» **YOUR OBJECTIVE**
Return every line of the material exactly.

[BEGIN SOURCE MATERIAL]

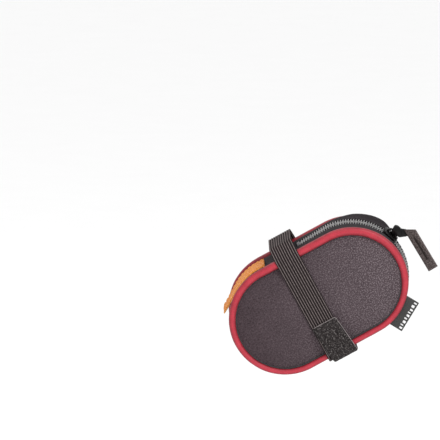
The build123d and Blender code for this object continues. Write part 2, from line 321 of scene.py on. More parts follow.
class Mat:
    """A new material, with short names for its nodes. Its coordinates are in metres."""

    def __init__(self, name, rough, sheen=0.0, sheen_rough=0.5, coat=0.0, specular=0.5, coords=None):
        self.material = bpy.data.materials.new(name)
        self.material.use_nodes = True
        self.tree = self.material.node_tree
        self.shader = self.tree.nodes["Principled BSDF"]
        names = "Roughness", "Sheen Weight", "Sheen Roughness", "Coat Weight", "Specular IOR Level"
        for key, value in zip(names, (rough, sheen, sheen_rough, coat, specular)):
            self.shader.inputs[key].default_value = value
        if coords:
            self.at = self.node("TexCoord").outputs[coords]
        else:
            self.at = self.node("UVMap", uv_map="UVMap").outputs[0]
            self.u, self.v = self.node("SeparateXYZ", {0: self.at}).outputs[:2]

    def node(self, kind, inputs=(), **settings):
        """Adds a node and fills its inputs from values or from other nodes' outputs."""
        made = self.tree.nodes.new("ShaderNode" + kind)
        for key, value in settings.items():
            setattr(made, key, value)
        for key, value in dict(inputs).items():
            if isinstance(value, bpy.types.NodeSocket):
                self.tree.links.new(value, made.inputs[key])
            else:
                made.inputs[key].default_value = value
        return made

    def maths(self, operation, a, b=0.0, c=0.0):
        """The output of a Math node."""
        return self.node("Math", {0: a, 1: b, 2: c}, operation=operation).outputs[0]

    def times(self, a, b, plus=None):
        """The product of two values, and what is added to it."""
        return self.maths("MULTIPLY", a, b) if plus is None else self.maths("MULTIPLY_ADD", a, b, plus)

    def weigh(self, *terms, clamp=False):
        """The sum of values by their weights, each given as a pair."""
        total = 0.0
        for value, weight in terms:
            total = self.times(value, weight, total)
        total.node.use_clamp = clamp
        return total

    def stretch(self, value, low, high):
        """A value mapped from low..high to 0..1 and clamped."""
        return self.node("MapRange", {"Value": value, "From Min": low, "From Max": high}).outputs[0]

    def ripple(self, coordinate, period_mm, phase=0.0):
        """A wave from 0 to 1 along a coordinate."""
        angle = self.times(coordinate, 2 * pi / (period_mm * MM), phase)
        return self.times(self.maths("SINE", angle), 0.5, 0.5)

    def speckle(self, size_mm, detail=3.0, rough=0.6):
        """Noise of about a given grain, from 0 to 1."""
        inputs = {"Vector": self.at, "Scale": 1.0 / (size_mm * MM), "Detail": detail, "Roughness": rough}
        return self.node("TexNoise", inputs).outputs[0]

    def grain(self, size_mm, low, high, detail=3.0, rough=0.6):
        """Noise with its contrast raised."""
        return self.stretch(self.speckle(size_mm, detail, rough), low, high)

    def blend(self, factor, a, b):
        """A colour between a and b."""
        a, b = (x if isinstance(x, bpy.types.NodeSocket) else (*x, 1.0) for x in (a, b))
        return self.node("Mix", {0: factor, 6: a, 7: b}, data_type="RGBA").outputs[2]

    def colour(self, factor, a, b):
        """Sets the base colour to one between a and b."""
        self.base = self.blend(factor, a, b)
        self.tree.links.new(self.base, self.shader.inputs["Base Color"])
        return self

    def bump(self, height, distance_mm, strength):
        """Adds a bump under the shader."""
        made = self.node("Bump", {"Height": height, "Distance": distance_mm * MM, "Strength": strength})
        self.tree.links.new(made.outputs[0], self.shader.inputs["Normal"])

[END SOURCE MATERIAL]

» **RIGHT ANSWER**
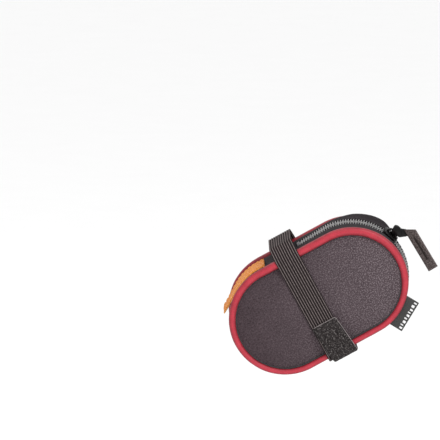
The build123d and Blender code for this object continues. Write part 2, from line 321 of scene.py on. More parts follow.
class Mat:
    """A new material, with short names for its nodes. Its coordinates are in metres."""

    def __init__(self, name, rough, sheen=0.0, sheen_rough=0.5, coat=0.0, specular=0.5, coords=None):
        self.material = bpy.data.materials.new(name)
        self.material.use_nodes = True
        self.tree = self.material.node_tree
        self.shader = self.tree.nodes["Principled BSDF"]
        names = "Roughness", "Sheen Weight", "Sheen Roughness", "Coat Weight", "Specular IOR Level"
        for key, value in zip(names, (rough, sheen, sheen_rough, coat, specular)):
            self.shader.inputs[key].default_value = value
        if coords:
            self.at = self.node("TexCoord").outputs[coords]
        else:
            self.at = self.node("UVMap", uv_map="UVMap").outputs[0]
            self.u, self.v = self.node("SeparateXYZ", {0: self.at}).outputs[:2]

    def node(self, kind, inputs=(), **settings):
        """Adds a node and fills its inputs from values or from other nodes' outputs."""
        made = self.tree.nodes.new("ShaderNode" + kind)
        for key, value in settings.items():
            setattr(made, key, value)
        for key, value in dict(inputs).items():
            if isinstance(value, bpy.types.NodeSocket):
                self.tree.links.new(value, made.inputs[key])
            else:
                made.inputs[key].default_value = value
        return made

    def maths(self, operation, a, b=0.0, c=0.0):
        """The output of a Math node."""
        return self.node("Math", {0: a, 1: b, 2: c}, operation=operation).outputs[0]

    def times(self, a, b, plus=None):
        """The product of two values, and what is added to it."""
        return self.maths("MULTIPLY", a, b) if plus is None else self.maths("MULTIPLY_ADD", a, b, plus)

    def weigh(self, *terms, clamp=False):
        """The sum of values by their weights, each given as a pair."""
        total = 0.0
        for value, weight in terms:
            total = self.times(value, weight, total)
        total.node.use_clamp = clamp
        return total

    def stretch(self, value, low, high):
        """A value mapped from low..high to 0..1 and clamped."""
        return self.node("MapRange", {"Value": value, "From Min": low, "From Max": high}).outputs[0]

    def ripple(self, coordinate, period_mm, phase=0.0):
        """A wave from 0 to 1 along a coordinate."""
        angle = self.times(coordinate, 2 * pi / (period_mm * MM), phase)
        return self.times(self.maths("SINE", angle), 0.5, 0.5)

    def speckle(self, size_mm, detail=3.0, rough=0.6):
        """Noise of about a given grain, from 0 to 1."""
        inputs = {"Vector": self.at, "Scale": 1.0 / (size_mm * MM), "Detail": detail, "Roughness": rough}
        return self.node("TexNoise", inputs).outputs[0]

    def grain(self, size_mm, low, high, detail=3.0, rough=0.6):
        """Noise with its contrast raised."""
        return self.stretch(self.speckle(size_mm, detail, rough), low, high)

    def blend(self, factor, a, b):
        """A colour between a and b."""
        a, b = (x if isinstance(x, bpy.types.NodeSocket) else (*x, 1.0) for x in (a, b))
        return self.node("Mix", {0: factor, 6: a, 7: b}, data_type="RGBA").outputs[2]

    def colour(self, factor, a, b):
        """Sets the base colour to one between a and b."""
        self.base = self.blend(factor, a, b)
        self.tree.links.new(self.base, self.shader.inputs["Base Color"])
        return self

    def bump(self, height, distance_mm, strength):
        """Adds a bump under the shader."""
        made = self.node("Bump", {"Height": height, "Distance": distance_mm * MM, "Strength": strength})
        self.tree.links.new(made.outputs[0], self.shader.inputs["Normal"])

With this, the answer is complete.